Policies for access and sharing
All data is housed in a public repository on GitHub. The five current members of the research team are administrators for the repository. All users can find, view, copy, download the data, and all users can send "pull requests" (requests to contribute additions or changes to the repository), but only the five research team members currently have permission to alter this repository. Since we are currently exploring only poems and music written during the nineteenth century and earlier, all source material is in the public domain. All transcriptions and code we create are open-licensed (see below).
Policies for re-use, redistribution
Since public use, reuse, and contribution are goals for The Lieder Project, all data is publicly housed and open-licensed. As mentioned above, all poetic and musical source material is in the public domain. Transcriptions that we create will be licensed with CC0 (the Creative Commons international equivalent of the public domain in the U.S.), and all software that we create is licensed with the GNU General Public License, v. 3.

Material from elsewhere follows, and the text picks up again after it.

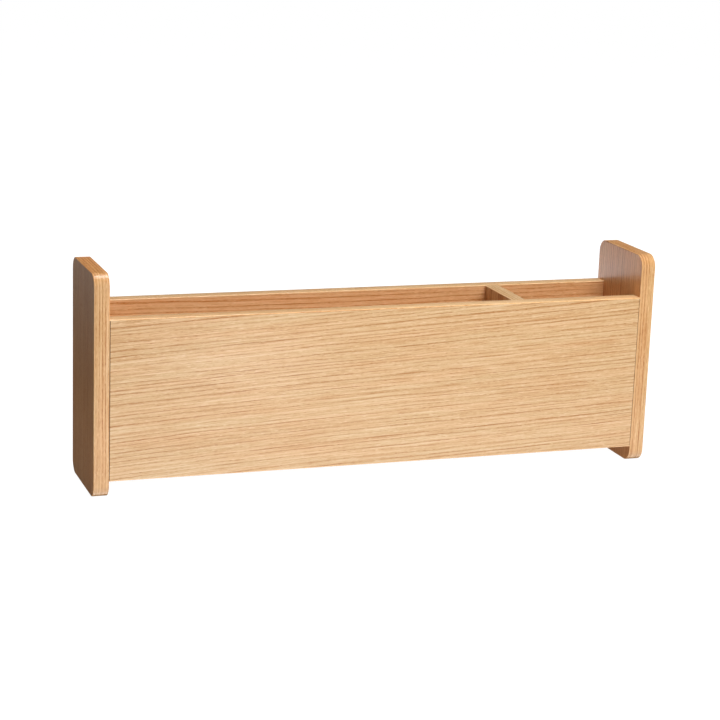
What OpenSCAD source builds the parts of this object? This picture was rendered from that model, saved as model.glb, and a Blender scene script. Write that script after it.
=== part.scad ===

Plans for archiving & preservation
All data is preserved in plain-text file formats, to ensure wide compatibility both with current and with future technologies. Further, since git is a distributed version-control system, not only is the data housed on GitHub, a stable and easily accessible server, but the entirety of the project is also contained on multiple university-owned computers and backup drives (at CU, U of Oregon, and Michigan State), personal computers and backup drives belonging to members of the research team, and those belonging to anyone who creates or downloads a copy of the project on GitHub. Synchronization with the central repository is easy, both with the git command-line interface or the GitHub desktop applications. If/when the project reaches a terminal point or a major stable "release," a zipped copy of the plain-text data files and scripts will be submitted to CU Scholar (scholar.colorado.edu) for longer-term preservation.